3.More than accomplished! Not always but I had more than I thought at the beginning of the year. With old and new friends, with acquaintances, with colleagues... And since last September, with my awesome flatmate, that one who is at home always with a smile.

4. At the same time I am getting my stability, I am realizing that so do my friends. Some of the ones who were a bit lost during last year are getting a clearer path, some of them still need to find a new one to walk to. But they are doing great. And I am really happy to be able to see it .

5.after reading her "assessing my live", I have no doubts - ACCOMPLISHED!

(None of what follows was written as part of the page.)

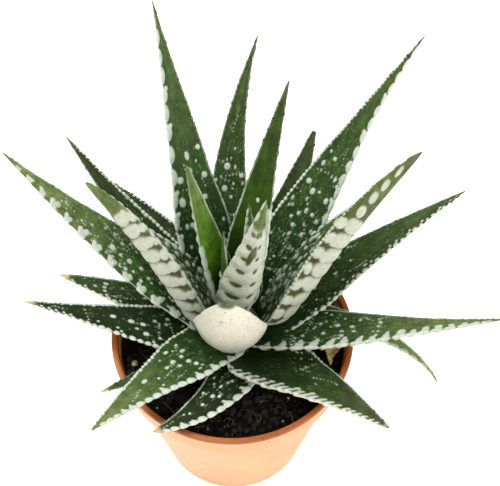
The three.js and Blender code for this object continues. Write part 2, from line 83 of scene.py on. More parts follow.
LEAVES = [
    {"node": "leaf_inner_banded", "kind": "banded", "foot": (0, 3.5, 67), "turn": 343, "rise": (80, 80.5),
     "long": 57, "wide": 10.8, "thick": 5, "roll": -66, "taper": 1.0, "plus": "beads", "minus": "patches",
     "bands": "slots", "pitch": 6.8, "bare": 0.8, "glow": 1, "rim": 1, "tip": "green"},
    {"node": "leaf_heart_sliver", "kind": "young", "foot": (6, 6, 67), "turn": 180,
     "rise": (88, 89), "long": 47, "wide": 6.5, "thick": 3, "roll": -60, "taper": 0.9, "dots": 0,
     "plus": "patches", "bare": 0.5, "shade": 0.5, "rim": 1, "tip": "green"},
    {"node": "leaf_heart_bud", "kind": "young", "foot": (0, 5, 67), "turn": 180, "rise": (86, 88),
     "long": 36, "wide": 6, "thick": 3, "roll": 10, "taper": 0.9, "dots": 0, "bare": 0.5, "shade": 0.5,
     "rim": 1, "tip": "green"},
    {"node": "leaf_inner_left", "kind": "young", "foot": (-0.7, 5, 67), "turn": 144, "sweep": -13,
     "rise": (76, 72), "long": 53.7, "wide": 9.6, "thick": 4.5, "taper": 0.8, "plus": "blotches", "dots": 0,
     "shade": 1.2, "glow": 1, "rim": 1, "tip": "green"},
    {"node": "leaf_inner_back", "kind": "young", "foot": (1, 6, 65), "turn": 64, "sweep": -10,
     "rise": (72, 66), "long": 76, "wide": 11.8, "thick": 5, "taper": 0.95, "minus": "blotches",
     "dots": 0, "shade": 0.36, "glow": 0.5, "rim": 0.75, "tip": "brown",
     "spots": ((0.49, 0, 0.6, 1.4), (0.33, 1.5, 0.4, 1.2))},
    {"node": "leaf_inner_front", "kind": "banded", "foot": (-0.3, -1, 62), "turn": 268, "rise": (67, 67),
     "long": 50, "wide": 19.8, "thick": 7, "roll": -2, "taper": 0.62, "round": 3.3,
     "bands": "shell", "pitch": 1.1, "bare": 0.965, "rim": 1, "tip": "green"},
    {"node": "leaf_mid_left_banded", "kind": "banded", "foot": (-2.5, 4, 63), "turn": 158.5, "sweep": 8,
     "rise": (62, 42), "long": 61.5, "wide": 17, "thick": 10.5, "roll": 12, "twist": 66, "taper": 0.55,
     "plus": "ovals", "minus": "ovals", "bands": "lobes", "pitch": 5.7, "thin": 0.8, "row": 0.55,
     "bare": 0.78, "dots": 5, "dotted": (0.03, 0.7), "glow": 1, "rim": 0.9, "tip": "green"},
    {"node": "leaf_mid_right_banded", "kind": "banded", "foot": (5.8, 5, 62), "turn": 28.5, "sweep": -17,
     "rise": (53, 45), "long": 72.6, "wide": 18, "thick": 11, "roll": -14, "twist": -62, "taper": 0.75,
     "plus": "ovals", "minus": "beads", "bands": "lobes", "pitch": 6.5, "thin": 0.62, "row": 0.56,
     "bare": 0.93, "dots": 5, "dotted": (0.03, 0.55), "glow": 1, "tip": "brown"},
    {"node": "leaf_mid_back_left", "kind": "dark", "foot": (-3, 6, 61), "turn": 110, "sweep": -2,
     "rise": (56, 49), "long": 92, "wide": 15.2, "thick": 5.5, "roll": -2, "taper": 1.2,
     "plus": "patches", "pitch": 7, "dots": 0.6, "dotted": (0.1, 0.55), "tip": "brown",
     "spots": ((0.52, 0.1, 0.65, 2.1), (0.45, 3.4, 1, 1.1), (0.45, -3.6, 0.85, 1.1), (0.54, -3.4, 0.7, 1.2),
               (0.47, 0.3, 0.85, 1.3), (0.38, -2.4, 0.8, 1.1), (0.38, 4.2, 1, 1.5), (0.3, 4.4, 0.6, 1.6),
               (0.3, 2.8, 0.7, 1.3), (0.22, 0.5, 0.6, 1.5))},
    {"node": "leaf_mid_back", "kind": "dark", "foot": (2.5, 7, 60), "turn": 107.5, "sweep": -46,
     "rise": (38, 48.5), "long": 80.3, "wide": 13, "thick": 5, "taper": 1.15, "dots": 0.9,
     "dotted": (0.1, 0.6), "rim": 0.4, "shade": 0.85, "glow": 0.3, "tip": "brown",
     "spots": ((0.52, 0.9, 0.95, 1.15), (0.44, 1.3, 0.85, 1.15), (0.47, 3.9, 0.5, 1.1),
               (0.41, -0.6, 0.5, 1.1), (0.39, 1.8, 0.5, 1.2), (0.49, -3.4, 0.65, 1.1))},
    {"node": "leaf_mid_back_right", "kind": "dark", "foot": (5, 5, 60), "turn": 55, "sweep": -20,
     "rise": (44, 46), "long": 95, "wide": 16.5, "thick": 6, "taper": 1.3, "plus": "beads",
     "minus": "patches", "pitch": 5.2, "dots": 1.3, "dotted": (0.14, 0.58), "shade": 0.9,
     "spots": ((0.55, 0.7, 0.65, 1.1), (0.52, 3, 0.55, 1.7), (0.5, -2.8, 0.55, 1.4), (0.45, 3.9, 0.8, 1.1),
               (0.43, 1.4, 0.8, 1.4), (0.44, -0.6, 0.5, 1.1), (0.43, -3.8, 0.75, 1.4), (0.35, 1.6, 0.6, 1.2),
               (0.37, 0, 0.6, 1.5), (0.37, -2.3, 0.65, 1.1), (0.36, -4.5, 0.7, 1.1), (0.33, 3.1, 0.5, 1.2),
               (0.31, 1.5, 0.6, 1.1), (0.3, -2.4, 0.6, 1.4))},
    {"node": "leaf_mid_left", "kind": "dark", "foot": (-2, 3, 60), "turn": 145, "sweep": -6,
     "rise": (35, 39), "long": 70, "wide": 12.5, "thick": 5, "roll": 3, "taper": 1.05, "minus": "double",
     "dots": 0.4, "dotted": (0.1, 0.6), "rim": 0.9, "shade": 0.6, "glow": 0.25, "tip": "brown"},
    {"node": "leaf_mid_far_left", "kind": "dark", "foot": (-2, 5, 58), "turn": 160, "sweep": -7,
     "rise": (29, 38.5), "long": 80.5, "wide": 16.5, "thick": 6, "roll": -2, "taper": 1.12,
     "plus": "hearts", "pitch": 6.2, "dots": 2, "dotted": (0.12, 0.66), "shade": 1.25, "glow": 1,
     "spots": ((0.49, 1.1, 0.9, 1.1), (0.41, 1.5, 0.75, 1.3), (0.41, 4.3, 0.5, 1.6), (0.34, 4.6, 0.6, 1.2),
               (0.32, 2.5, 0.5, 1.3), (0.36, 1.2, 0.6, 1.3), (0.45, 1.6, 0.5, 1.2), (0.38, 3.6, 0.5, 1.2))},
    {"node": "leaf_low_back_right", "kind": "dark", "foot": (4, 5, 58), "turn": 64.3, "sweep": 5,
     "rise": (30, 30), "long": 58.3, "wide": 15, "thick": 4.5, "taper": 1.0, "blunt": 1.3, "dots": 0.6,
     "shade": 0.6, "glow": 0.3, "tip": "pale"},
    {"node": "leaf_low_back_left", "kind": "dark", "foot": (1, 6, 57), "turn": 129, "sweep": 13,
     "rise": (18, 17), "long": 56, "wide": 14, "thick": 4.5, "roll": -2, "taper": 0.9, "minus": "beads",
     "dots": 0.8, "shade": 0.5, "glow": 0.2, "tip": "brown"},
    {"node": "leaf_low_right_back", "kind": "dark", "foot": (6, 2, 57), "turn": 30.5, "sweep": -10,
     "rise": (22, 24), "long": 73, "wide": 15.5, "thick": 5.5, "taper": 1.05, "minus": "blobs",
     "dots": 0.8, "dotted": (0.2, 0.6), "shade": 0.8, "glow": 0.35},
    {"node": "leaf_low_right", "kind": "dark", "foot": (5, 2, 58), "turn": 348, "sweep": 7,
     "rise": (15, 20), "long": 74, "wide": 15.5, "thick": 5.5, "roll": -12, "taper": 1.25,
     "minus": "wedges", "pitch": 4.6, "dots": 2, "dotted": (0.14, 0.52), "glow": 1,
     "spots": ((0.35, 1.9, 0.55, 1.8), (0.41, 1.3, 0.55, 1.4), (0.42, -0.5, 0.5, 1.3), (0.3, -1.1, 0.6, 1.1),
               (0.22, -2.1, 0.5, 1.2), (0.28, 2.6, 0.5, 1.2), (0.52, 2.4, 0.45, 1.6))},
    {"node": "leaf_low_front_left", "kind": "dark", "foot": (0, 1, 58), "turn": 222, "sweep": 7,
     "rise": (18, 7), "long": 55, "wide": 16.5, "thick": 5.5, "roll": 2, "taper": 0.95, "plus": "scallops",
     "minus": "beads", "dots": 0.8, "dotted": (0.25, 0.6), "glow": 0.9, "rim": 1, "tip": "pale",
     "spots": ((0.31, -3, 0.55, 1.7), (0.39, -5.2, 0.5, 1.6), (0.34, -1.7, 0.6, 1.2), (0.4, -1.6, 0.7, 1.3),
               (0.33, 0.8, 0.65, 1.3), (0.31, 2.8, 0.7, 1.1), (0.45, -1.2, 0.5, 1.6), (0.6, -1.7, 0.6, 1.7),
               (0.53, 0.1, 0.4, 1.2))},
    {"node": "leaf_low_front_right", "kind": "dark", "foot": (3, -5, 58), "turn": 328.7, "sweep": -9,
     "rise": (14, 2), "long": 50, "wide": 22.5, "thick": 6.5, "roll": -23, "taper": 1.0,
     "minus": "commas", "dotted": (0.25, 0.6), "shade": 0.68, "glow": 0.5, "rim": 0.9},
    {"node": "leaf_low_left", "kind": "dark", "foot": (-2, -1, 57), "turn": 176, "sweep": 3,
     "rise": (12, 20), "long": 59, "wide": 14.5, "thick": 5, "taper": 1.1, "plus": "blobs", "minus": "beads",
     "dots": 0.6, "dotted": (0.2, 0.75), "rim": 1, "shade": 0.36, "glow": 0.15, "tip": "dry",
     "spots": ((0.56, -0.9, 0.55, 1.7), (0.47, -0.4, 0.65, 1.5), (0.41, -0.1, 0.6, 1.4),
               (0.39, 2.9, 0.7, 1.4), (0.32, 3.6, 0.5, 1.2))},
    {"node": "leaf_base_left", "kind": "dark", "foot": (-1, 3, 56), "turn": 165, "rise": (13, 5),
     "long": 52, "wide": 13.5, "thick": 4.5, "roll": -1, "plus": "blobs", "dots": 0.9,
     "dotted": (0.2, 0.8), "rim": 1, "shade": 0.6, "glow": 0.2, "tip": "dry"},
    {"node": "leaf_base_front", "kind": "dark", "foot": (4, -3, 56), "turn": 258, "sweep": -56,
     "rise": (12, 4), "long": 42, "wide": 13, "thick": 4.5, "plus": "scallops", "dots": 0.8,
     "dotted": (0.15, 0.8), "rim": 1, "shade": 0.28, "glow": 0.2, "tip": "dry",
     "spots": ((0.5, -0.5, 0.6, 1.2), (0.47, 0.9, 0.5, 1.2), (0.53, -3, 0.45, 1.2), (0.4, -0.8, 0.4, 2),
               (0.6, -0.5, 0.5, 1.2))},
    {"node": "leaf_base_front_right", "kind": "dark", "foot": (4, 2, 56), "turn": 327, "sweep": -6,
     "rise": (9, 3), "long": 33, "wide": 12, "thick": 4, "plus": "beads", "pitch": 3.4,
     "dotted": (0.2, 0.8), "rim": 1, "shade": 0.5, "tip": "dry"},
    {"node": "leaf_base_right", "kind": "dark", "foot": (5, 7, 56.4), "turn": 357, "sweep": -36,
     "rise": (13, -56), "droop": 3, "long": 62, "wide": 10, "thick": 4.5, "taper": 1.4,
     "minus": "patches", "pitch": 4.2, "dots": 0.3, "rim": 1, "shade": 1.5, "glow": 1},
    {"node": "leaf_base_old", "kind": "dark", "foot": (-1, 2, 55), "turn": 217.8, "sweep": -10,
     "rise": (11, 6), "long": 43, "wide": 7, "thick": 3, "taper": 0.8, "pitch": 3.4, "dots": 0.4,
     "shade": 0.7, "tip": "dry"},
    {"node": "leaf_base_back", "kind": "dark", "foot": (2, 6, 56), "turn": 97, "rise": (15, 12),
     "long": 40, "wide": 13, "thick": 4.5, "plus": "beads", "minus": "patches", "pitch": 4, "dots": 0.8,
     "dotted": (0.2, 0.8), "shade": 0.6, "tip": "dry"},
    {"node": "leaf_base_back_right", "kind": "dark", "foot": (5, 5, 56), "turn": 40, "rise": (13, 10),
     "long": 36, "wide": 13, "thick": 4.5, "plus": "patches", "minus": "beads", "pitch": 4, "dots": 0.8,
     "dotted": (0.2, 0.8), "shade": 0.6, "tip": "dry"},
]
LEAVES = [{**LEAF, **row} for row in LEAVES]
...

6. I have the feeling that I live in the center of the universe. I am getting a lot of visits and even my working schedule is not really helping to be able to manage some of them, to get even more... the year was great in that sense. And it seems that it is going to continue during 2014!. Just in case, I am keeping a guest room.

7. After several months of lazy overwintering, I started to work to accomplished this wish. I went to German classes again (though my German might have not improved), I went to Zumba... I might haven't found a lot of new hobbies but my cooking might have improved. Yet, I need to focus in some hobbies such us free software and knitting. And I recovered the hobby of walking.

So, the year 2013 started with really high expectations that were flizzing out but luckily not so so much (And not all of them). Another good year with some great achievements but not as much as I would like to but for the moment, with a lot of stability. That is good so it leaves 2014 quite open to go on swimmnig.